Do You Have the “New” Vitamin Deficiency?

Research suggests that 75% of teens and adults in this country may be deficient in the so-called “sunshine vitamin”.  Vitamin D is made in the body when the sun shines on skin unprotected with sunscreen – hence the term the “sunshine vitamin”.  With more pollution, increased sunscreen use, and less outside activities, the impact on our vitamin D levels has become quite evident to the medical community.

While we can eat foods containing vitamin D, those foods may be limited in the typical American diet.  Milk, some enriched cereals, fortified orange juice, and some fish can provide vitamin D.

Many people already know that vitamin D is important for strong bones, but fewer people are aware that the importance of vitamin D extends well beyond bone health.
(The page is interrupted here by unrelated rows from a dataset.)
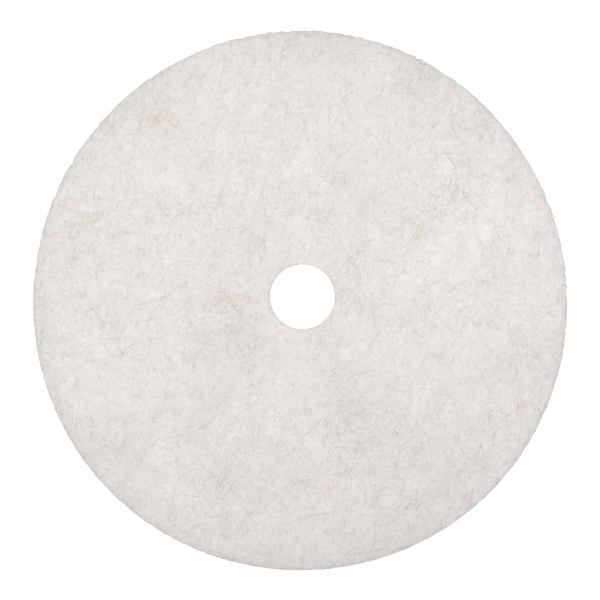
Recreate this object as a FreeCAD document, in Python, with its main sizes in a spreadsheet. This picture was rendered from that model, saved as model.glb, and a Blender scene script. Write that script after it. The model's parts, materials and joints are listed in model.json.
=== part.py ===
import FreeCAD, Part
import os

import Sketcher

# A felt polishing pad: one die-cut disc of lofty nonwoven felt, laid up from five bonded plies.
# Millimetres. The pad lies on its back face. The origin is on the axis of the centre hole, in
# the plane of the back face, and +Z points out of the working face.

# The driving dimensions: alias, millimetres, meaning.
SIZES = (
    ("outline_width", 682.5, "die-cut outline across X, a little narrower than it is tall"),
    ("outline_height", 689.1, "die-cut outline across Y"),
    ("hole_diameter", 82.55, "centre hole, 3 1/4 inch"),
    ("hole_shift_right", 2.6, "from the middle of the outline to the hole's axis, along X"),
    ("hole_shift_up", 5.6, "from the middle of the outline to the hole's axis, along Y"),
    ("pad_thickness", 25.4, "all plies together, 1 inch"),
    ("face_thickness", 3.2, "each resin-rich face ply"),
    ("core_inset", 0.8, "how far the softer core plies stand back from the rim of the faces"),
    ("rim_rounding", 2.0, "radius on the outer edge of each face"),
)

CORE_PLIES = ("back_core_ply", "middle_core_ply", "front_core_ply")
CORE_THICKNESS = f"(sizes.pad_thickness - 2 * sizes.face_thickness) / {len(CORE_PLIES)}"


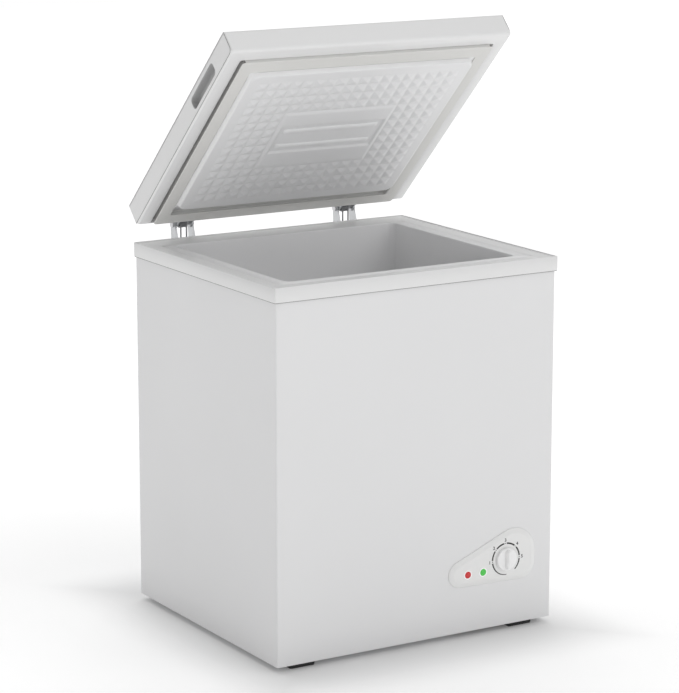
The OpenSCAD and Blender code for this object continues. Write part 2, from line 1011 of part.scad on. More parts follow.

Research is hinting that vitamin D deficiency could potentially impact heart disease, blood pressure, infections, various forms of arthritis, certain cancers, mental health, and even cause our muscles to ache more!

Take charge of your health and ask your physician to check the vitamin D in your blood. After those results are available, consult with a knowledgeable health care providerA dietitian may be your best guidance for correcting your deficiency with a combination of food, lifestyle, and supplements if warranted.  All too often, when the deficiency is diagnosed, I hear of an inappropriate dosage of vitamin D suggested to correct the deficiency!